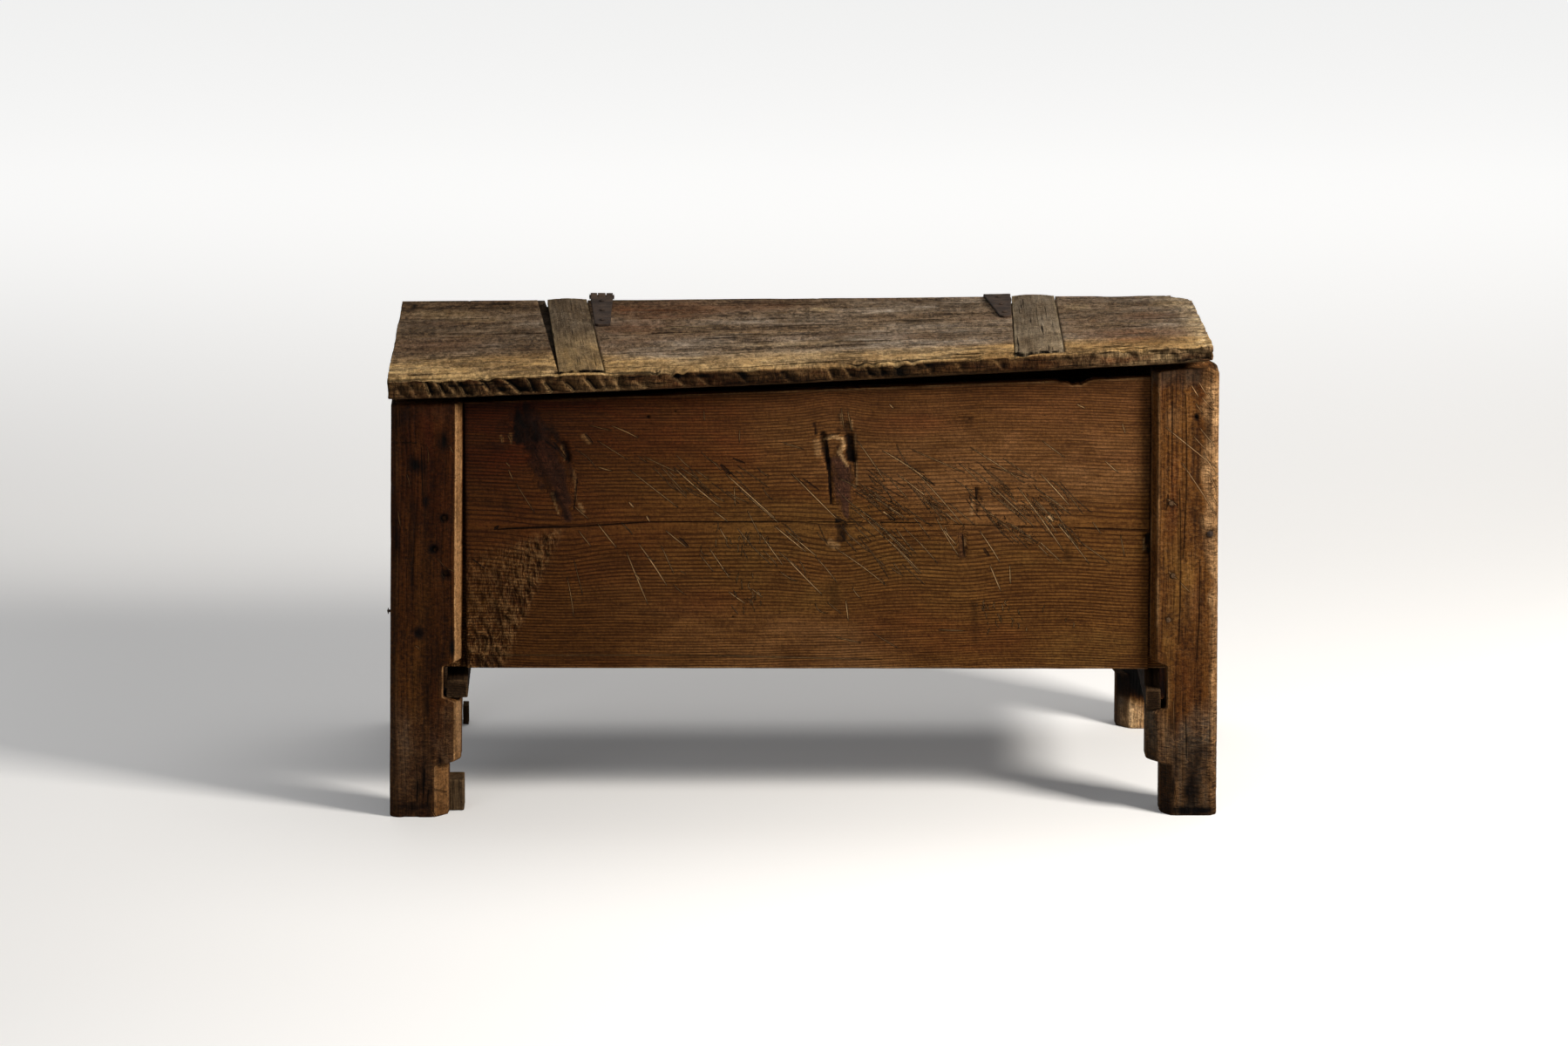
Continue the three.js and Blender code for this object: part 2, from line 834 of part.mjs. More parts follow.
function lidJointY(x) {
  const across = (x - lidLeft) / (lidRight - lidLeft);
  return chestDepth - THREE.MathUtils.lerp(backBoardWidthLeft, backBoardWidthRight, across);
}

function lidBoard(frontAt, backAt) {
  const grid = new THREE.BoxGeometry(1, 1, 1, lidLengthCells, lidDepthCells, 1);
  return mapVertices(grid, (point) => {
    const x = THREE.MathUtils.lerp(lidLeft, lidRight, point.x + 0.5);
    const y = THREE.MathUtils.lerp(frontAt(x), backAt(x), point.y + 0.5);
    const z = point.z > 0 ? lidTop(x, y) : lidUnderside(x, y);
    point.set(x, y, z);
  });
}

// The bar of a batten along the lid, or with room around it for the housing that the bar lies in
function battenBar(batten, room) {
  const front = lidFront + battenFrontStop - room.side;
  const back = chestDepth + room.end;
  const grid = new THREE.BoxGeometry(1, 1, 1, 1, battenCells, 1);
  return mapVertices(grid, (point) => {
    const y = THREE.MathUtils.lerp(front, back, point.y + 0.5);
    const deep = (y - lidFront) / lidDepth;
    const centre = THREE.MathUtils.lerp(batten.frontCentre, batten.backCentre, deep);
    const half = THREE.MathUtils.lerp(batten.frontWidth, batten.backWidth, deep) / 2 + room.side;
    const proud = THREE.MathUtils.lerp(batten.frontProud, batten.backProud, deep) + room.above;
    const x = point.x > 0 ? centre + half : centre - half - room.leftGap * deep;
    const z = lidTop(x, y) + (point.z > 0 ? proud : room.below - battenHousingDepth);
    point.set(x, y, z);
  });
}

function battenHousing(batten) {
  const room = { side: fitGap, end: cutOverrun, above: cutOverrun, below: 0 };
  return battenBar(batten, { ...room, leftGap: batten.housingGap });
}

const leftBatten = {
  name: 'lid_batten_left',
  backCentre: leftBattenBackCentre,
  frontCentre: leftBattenFrontCentre,
  backWidth: leftBattenBackWidth,
  frontWidth: leftBattenFrontWidth,
  backProud: leftBattenBackProud,
  frontProud: leftBattenFrontProud,
  housingGap: leftHousingGap,
};

const rightBatten = {
  name: 'lid_batten_right',
  backCentre: rightBattenBackCentre,
  frontCentre: rightBattenFrontCentre,
  backWidth: rightBattenBackWidth,
  frontWidth: rightBattenFrontWidth,
  backProud: rightBattenBackProud,
  frontProud: rightBattenFrontProud,
  housingGap: 0,
};

function makeBattens() {
  const noRoom = { side: 0, end: 0, leftGap: 0, above: 0, below: fitGap };
  for (const batten of [leftBatten, rightBatten]) {
    addPiece(batten.name, battenBar(batten, noRoom), battenWood, lid);
  }
}

function makeLidBoards() {
  const housings = [leftBatten, rightBatten].map(battenHousing);
  const nailHoles = hinges.flatMap((hinge) => strapNails(hinge).map(nailHoleOf));
  const frontBoard = lidBoard(() => lidFront, (x) => lidJointY(x) - fitGap / 2);
  const backBoard = lidBoard((x) => lidJointY(x) + fitGap / 2, () => chestDepth);
  addPiece('lid_board_front', cutFrom(frontBoard, housings), lidWood, lid);
  addPiece('lid_board_back', cutFrom(backBoard, [...housings, ...nailHoles]), lidWood, lid);
}

// Strap hinges

const hinges = [
  {
    label: 'left',
    backCentre: leftStrapBackCentre,
    backWidth: leftStrapBackWidth,
    tipCentre: leftStrapTipCentre,
    tipWidth: leftStrapTipWidth,
    drop: 0,
  },
  {
    label: 'right',
    backCentre: rightStrapBackCentre,
    backWidth: rightStrapBackWidth,
    tipCentre: rightStrapTipCentre,
    tipWidth: rightStrapTipWidth,
    drop: rightStrapDrop,
  },
];

// A round bar along the hinge axis, which slopes with the back edge of the lid
function axisBar(radius, left, right) {
  const start = new THREE.Vector3(left, hingeAxisY, 0);
  const bar = rod(radius, right - left, eyeSegments, towardsRight, start);
  return mapVertices(bar, (point) => {
    point.z += hingeAxisHeight(point.x);
  });
}

function middleHalf(hinge) {
  return (hinge.backWidth * middleEyeShare) / 2;
}

function pinBore(hinge) {
  const reach = hinge.backWidth / 2 + cutOverrun;
  return axisBar(pinRadius + pinGap, hinge.backCentre - reach, hinge.backCentre + reach);
}

function strapNails(hinge) {
  const length = strapThickness + lidThicknessBack - nailCover;
  return strapNailShares.map((share, index) => {
    const x = THREE.MathUtils.lerp(hinge.backCentre, hinge.tipCentre, share);
    const y = chestDepth - strapLength * share;
    const z = lidTop(x, y) + strapThickness + 2 * fitGap;
    const name = `strap_nail_${hinge.label}_${index + 1}`;
    return { name, length, direction: lidNormal(x, y), position: new THREE.Vector3(x, y, z) };
  });
}

// The strap lies along the lid as far as a bend, just clear of the lid's back face
function strapPlate(hinge) {
  const tipY = chestDepth - strapLength;
  const backLeft = hinge.backCentre - hinge.backWidth / 2;
  const backRight = hinge.backCentre + hinge.backWidth / 2;
  const tipLeft = hinge.tipCentre - hinge.tipWidth / 2;
  const tipRight = hinge.tipCentre + hinge.tipWidth / 2;
  const points = [
    [backLeft, strapBendY],
    [tipLeft, tipY + strapCorner],
    [tipLeft + strapCorner, tipY],
    [tipRight - strapCorner, tipY],
    [tipRight, tipY + strapCorner],
    [backRight, strapBendY],
  ];
  return mapVertices(upright(points, 0, strapThickness), (point) => {
    point.z += lidTop(point.x, point.y) + fitGap;
  });
}

// From the bend the strap drops a little to its eye
function strapNeck(hinge) {
  const left = hinge.backCentre - hinge.backWidth / 2;
  const right = hinge.backCentre + hinge.backWidth / 2;
  const neck = block(left, right, strapBendY, hingeAxisY, 0, strapThickness);
  return mapVertices(neck, (point) => {
    const pastBend = (point.y - strapBendY) / (hingeAxisY - strapBendY);
    point.z += lidTop(point.x, strapBendY) + fitGap - hinge.drop * pastBend;
  });
}

function makeLidStrap(hinge) {
  const left = hinge.backCentre - hinge.backWidth / 2;
  const right = hinge.backCentre + hinge.backWidth / 2;
  const whole = joined([strapPlate(hinge), strapNeck(hinge), axisBar(eyeRadius, left, right)]);
  const gap = middleHalf(hinge) + fitGap;
  const middle = block(
    hinge.backCentre - gap,
    hinge.backCentre + gap,
    hingeAxisY - eyeRadius - fitGap,
    hingeAxisY + eyeRadius + cutOverrun,
    hingeAxisHeight(hinge.backCentre) - eyeRadius - cutOverrun,
    hingeAxisHeight(hinge.backCentre) + eyeRadius + cutOverrun,
  );
  const holes = strapNails(hinge).map(nailHoleOf);
  const strap = cutFrom(whole, [middle, pinBore(hinge), ...holes]);
  addPiece(`lid_strap_${hinge.label}`, strap, forgedIron, lid);
}

function leafNails(hinge) {
  const length = strapThickness + panelThickness - nailCover;
  return leafNailShares.map((share, index) => {
    const x = hinge.backCentre;
    const y = chestDepth + strapThickness + 2 * fitGap;
    const z = hingeAxisHeight(x) - backLeafLength * share;
    const name = `leaf_nail_${hinge.label}_${index + 1}`;
    return { name, length, direction: towardsBack, position: new THREE.Vector3(x, y, z) };
  });
}

function makeBackLeaf(hinge) {
  const top = hingeAxisHeight(hinge.backCentre);
  const shoulder = top - eyeRadius - restGap;
  const tip = top - backLeafLength;
  const half = backLeafWidth / 2;
  const neck = middleHalf(hinge);
  const x = hinge.backCentre;
  const points = [
    [x - neck, top],
    [x - neck, shoulder],
    [x - half, shoulder - strapCorner],
    [x - half, tip + strapCorner],
    [x - half + strapCorner, tip],
    [x + half - strapCorner, tip],
    [x + half, tip + strapCorner],
    [x + half, shoulder - strapCorner],
    [x + neck, shoulder],
    [x + neck, top],
  ];
  const front = chestDepth + fitGap;
  const plate = facingFront(points, front, front + strapThickness);
  const whole = joined([plate, axisBar(eyeRadius, x - neck, x + neck)]);
  const holes = leafNails(hinge).map(nailHoleOf);
  addPiece(`back_leaf_${hinge.label}`, cutFrom(whole, [pinBore(hinge), ...holes]), forgedIron);
}

function makeHingePin(hinge) {
  const reach = hinge.backWidth / 2 + fitGap;
  const profile = [
    [0, -reach - pinHeadHeight],
    [pinHeadRadius, -reach - pinHeadHeight / 2],
    [pinHeadRadius, -reach],
    [pinRadius, -reach],
    [pinRadius, reach],
    [pinHeadRadius, reach],
    [pinHeadRadius, reach + pinHeadHeight / 2],
    [0, reach + pinHeadHeight],
  ];
  const place = new THREE.Vector3(hinge.backCentre, hingeAxisY, 0);
  const pin = mapVertices(turned(profile, eyeSegments, towardsRight, place), (point) => {
    point.z += hingeAxisHeight(point.x);
  });
  addPiece(`hinge_pin_${hinge.label}`, pin, forgedIron);
}

function makeHinges() {
  for (const hinge of hinges) {
    makeLidStrap(hinge);
    makeBackLeaf(hinge);
    makeHingePin(hinge);
  }
}

// Pegs and nails

function makePegs() {
  for (const item of [...leftPegs, ...rightPegs, leftPlug, ...backLeftPegs, ...backRightPegs]) {
    addPiece(item.name, peg(item.length, item.direction, item.position), pegWood);
  }
}

function makeNails() {
  for (const hinge of hinges) {
    for (const item of strapNails(hinge)) {
      addPiece(item.name, nail(item.length, item.direction, item.position), forgedIron, lid);
    }
    for (const item of leafNails(hinge)) {
      addPiece(item.name, nail(item.length, item.direction, item.position), forgedIron);
    }
  }
  const side = nail(sideNail.length, sideNail.direction, sideNail.position);
  const face = nail(faceNail.length, faceNail.direction, faceNail.position);
  addPiece('side_nail', side, forgedIron);
  addPiece('face_nail', face, forgedIron);
}

makeFrontLeftPost();
makeFrontRightPost();
makeBackPosts();
makeFrontPanel();
makeBackPanel();
makeEndPanel('end_panel_left', leftSide);
makeEndPanel('end_panel_right', rightSide);
makeFloorBoards();
makeBearers();
makeFootBlocks();
makeLidBoards();
makeBattens();
makeHinges();
makePegs();
makeNails();

// The origin is the middle of the chest's outer box, on the floor
const bounds = new THREE.Box3().setFromObject(chest);
const centre = bounds.getCenter(new THREE.Vector3());
chest.position.set(-centre.x, -centre.y, -bounds.min.z);

export default chest;
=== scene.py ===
# The looks of the blanket chest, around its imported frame. Lengths are millimetres until a mesh is
# made, in the frame's own axes: +X to the viewer's right, +Y to the back, +Z up, floor at Z = 0.

import math

import bpy
import numpy as np
from mathutils import Euler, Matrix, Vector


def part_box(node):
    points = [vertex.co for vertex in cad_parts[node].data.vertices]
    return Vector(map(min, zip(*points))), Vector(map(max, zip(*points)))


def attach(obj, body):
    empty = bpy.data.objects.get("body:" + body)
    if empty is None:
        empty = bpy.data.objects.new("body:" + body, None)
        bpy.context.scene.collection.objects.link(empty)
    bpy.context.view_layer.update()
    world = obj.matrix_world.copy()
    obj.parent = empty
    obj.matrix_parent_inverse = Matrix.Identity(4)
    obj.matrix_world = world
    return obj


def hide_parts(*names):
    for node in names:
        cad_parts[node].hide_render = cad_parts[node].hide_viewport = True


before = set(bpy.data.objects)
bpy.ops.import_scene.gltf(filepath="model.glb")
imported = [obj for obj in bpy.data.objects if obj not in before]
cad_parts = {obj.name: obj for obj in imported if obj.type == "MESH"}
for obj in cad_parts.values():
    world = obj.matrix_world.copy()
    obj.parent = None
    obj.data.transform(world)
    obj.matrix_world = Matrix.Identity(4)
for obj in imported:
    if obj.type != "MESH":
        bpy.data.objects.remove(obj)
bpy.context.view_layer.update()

METRE = 1000.0

# The photograph's camera
IMAGE_CENTRE = np.array([899.0, 599.5])
IMAGE_WIDTH = 1799
FOCAL_PIXELS = 8763.0
SENSOR_WIDTH = 36.0
CAMERA_PLACE = np.array([-114.25, -10353.35, 2877.5])
CAMERA_PITCH = math.radians(13.7)
CAMERA_YAW = math.radians(0.5)


def camera_turn():
    return Euler((math.pi / 2 - CAMERA_PITCH, 0, -CAMERA_YAW), "XYZ")


CAMERA_AXES = np.array(camera_turn().to_matrix())


def rays(pixels):
    """Directions from the camera through pixels of the photograph."""
    pixels = np.atleast_2d(np.asarray(pixels, float))
    across, down = (pixels - IMAGE_CENTRE).T / FOCAL_PIXELS
    return np.stack([across, -down, -np.ones(len(pixels))], 1) @ CAMERA_AXES.T


def on_upright(pixels, y):
    """Where pixels of the photograph fall on the upright plane at a depth: (x, z) of each."""
    directions = rays(pixels)
    reach = (y - CAMERA_PLACE[1]) / directions[:, 1]
    places = CAMERA_PLACE + directions * reach[:, None]
    return places[:, [0, 2]]


# Numbers that vary smoothly

def smooth(start, end, value):
    """0 up to start, 1 from end on and smooth between them. Start may be the larger of the two."""
    share = np.clip((value - start) / (end - start), 0, 1)
    return share * share * (3 - 2 * share)


def bell(offset):
    """1 where offset is 0, falling away smoothly on both sides."""
    return np.exp(-offset ** 2)


def columns(*values):
    """Numbers and arrays side by side, as the columns of one array."""
    return np.stack(np.broadcast_arrays(*values), -1)


def corner_value(x, y, z, seed):
    """A repeatable value from -1 to 1 for a corner of the noise grid."""
    mask = 0xFFFFFFFF
    code = (x * 374761393 + y * 668265263 + z * 1440662683 + seed * 1274126177) & mask
    code = ((code ^ (code >> 13)) * 1274126177) & mask
    code = code ^ (code >> 16)
    return code / 2147483647.5 - 1


def noise(points, size, seed):
    """Smooth noise from -1 to 1 at points, with bumps about as large as size."""
    scaled = points / np.asarray(size, float)
    base = np.floor(scaled).astype(np.int64)
    part = scaled - base
    part = part * part * (3 - 2 * part)
    total = np.zeros(len(points))
    for i in (0, 1):
        for j in (0, 1):
            for k in (0, 1):
                weight = np.ones(len(points))
                for axis, step in enumerate((i, j, k)):
                    weight = weight * (part[:, axis] if step else 1 - part[:, axis])
                corner = corner_value(base[:, 0] + i, base[:, 1] + j, base[:, 2] + k, seed)
                total += weight * corner
    return total


def fractal(points, size, seed, octaves=3):
    """Noise with finer, fainter noise on it, from -1 to 1 with three octaves."""
    total = np.zeros(len(points))
    weight = 1.0
    for octave in range(octaves):
        total += weight * noise(points, np.asarray(size, float) / 2 ** octave, seed + octave)
        weight *= 0.5
    return total / 1.75


def patches(low, high, points, size, seed, octaves=3):
    """Patches that rise from 0 to 1 where the fractal noise passes from low to high."""
    return smooth(low, high, fractal(points, size, seed, octaves))


# Meshes

EDGE_STATIONS = np.array([0.0, 0.9, 2.0, 3.6, 6.0])
STEP_HALF = 0.25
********
Filter the data for the string "values" and copy every line that has it.

for obj in cad_parts.values():
def columns(*values):
    return np.stack(np.broadcast_arrays(*values), -1)